The premise of Six Sigma is that companies need consistently higher levels of quality and lower levels of cost and that a disciplined, organized approach will root out the variance, waste and errors that plague operations. It does not address problems at a superficial level. Rather, it attacks the root causes of problems.

Six Sigma is a process of management that encourages businesses to stop what they are doing, examine how well they have done it and then implement improvements to iron out defects. Most organizations focus only on the operational aspects of their business, seldom stopping to ask themselves, "What went wrong? What can be done better next time?" Six Sigma forces people to continually evaluate critical processes.

Six Sigma helps practitioners prioritize resources based on an understanding of what is critical to quality (CTQ). CTQ functions are those that have the greatest impact on the customer. The return on improvement will be the greatest with activities that focus on CTQ applications. Related to this is the cost of poor quality (COPQ)-the cost to the business when things go wrong. Understanding CTQ processes and their associated COPQ is an important aspect of the initial stages of a quality improvement project. Eliminating COPQ is the goal of the project. The cost of poor quality includes both the visible and invisible costs of dealing with defects.
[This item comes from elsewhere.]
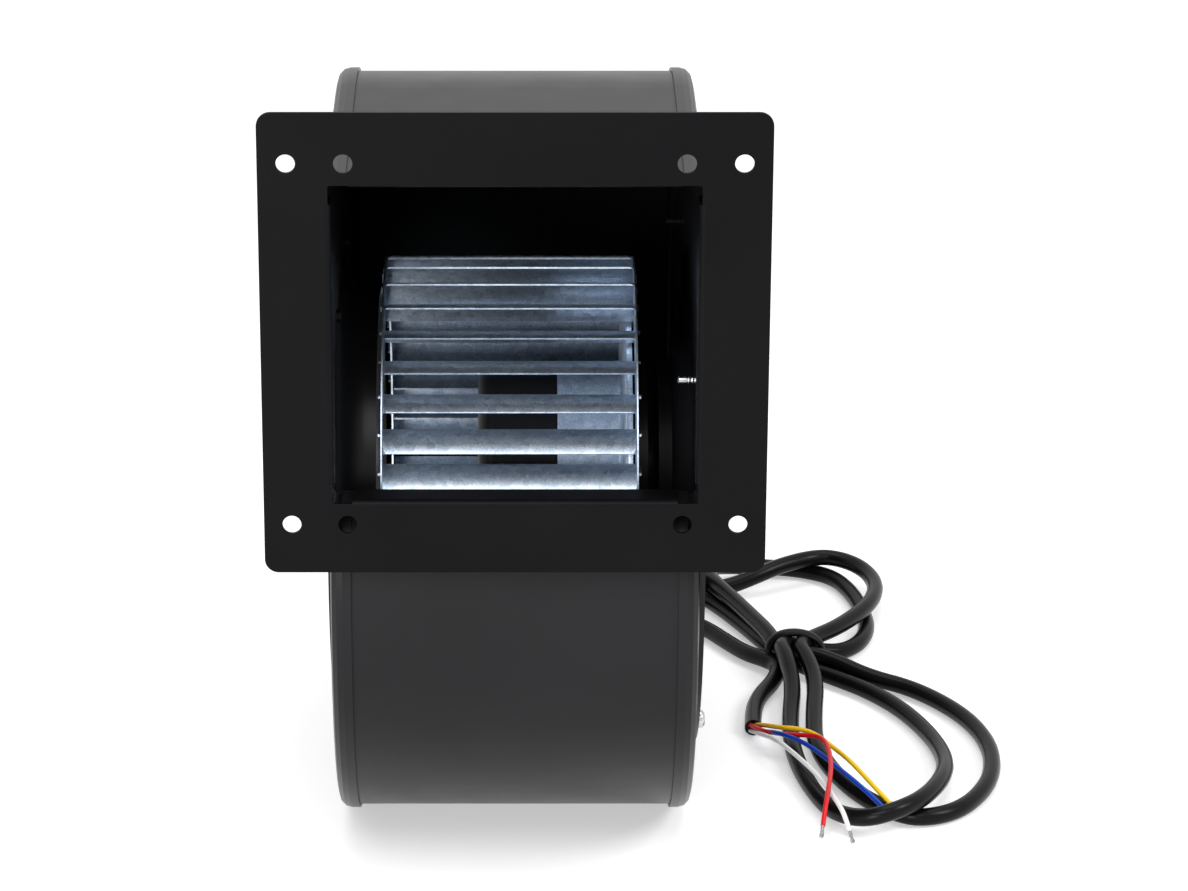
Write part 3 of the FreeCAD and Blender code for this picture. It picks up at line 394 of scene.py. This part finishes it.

Examples of the visible cost of poor quality are employee overtime and the actual time spent repairing a problem. The invisible cost-the ultimate consequences of the problem-are more severe. They include lost sales, late delivery penalties, long cycle times and handling customer complaints.



Finding shortfalls

Having understood where to focus improvement activities and how much this will save the business, the next step is to locate quality shortfalls. Research has been conducted on the effort expended as a result of defects and rework.

The Six Sigma quality management method rates quality on a numerical scale that corresponds to the amount of variation that exists in the execution of a process. This measure of variation is called standard deviation. The greater the variation, the more effort and money that are spent dealing with it. In Six Sigma terms, 1 indicates high variation and 6 or more is low.

Studies of organizations using Six Sigma show measurable increases in their bottom-line profitability when the quality reaches 6-sigma, or the equivalent of 3.4 defects per million opportunities. Analysis of organizations that have reached 6-sigma in their critical-to-quality business operations shows that less than 1% of their revenue is spent dealing with problems.

Process sigma, the measure of quality, can be calculated for any activity from which measurements can be taken. This provides additional insight into service quality over the metrics more commonly associated with service management, such as throughput and availability, because process sigma gives an indication of defects over time. The process sigma value allows practitioners to more easily identify where improvement projects need to be initiated, compare the progress of different improvement projects, and even evaluate the quality provided by internal and external service providers.



Tools

Two other Six Sigma techniques are of significance-failure modes and effect analysis (FMEA) and Pareto charts. FMEA is a technique that identifies and then eliminates the risks inherent in the execution of a process. Failure modes are analyzed to determine the potential effects on the process and its causes for failure. Potential problems are prioritized by multiplying together values for severity, probability of occurrence and detectability before developing an action plan to reduce this risk.

Pareto charts rank failure modes by number of defects. That is, identifying the small amount of failure modes that give rise to the greatest number of defects. Focusing on ways to resolve these problems will provide the greatest payback from the quality improvement project.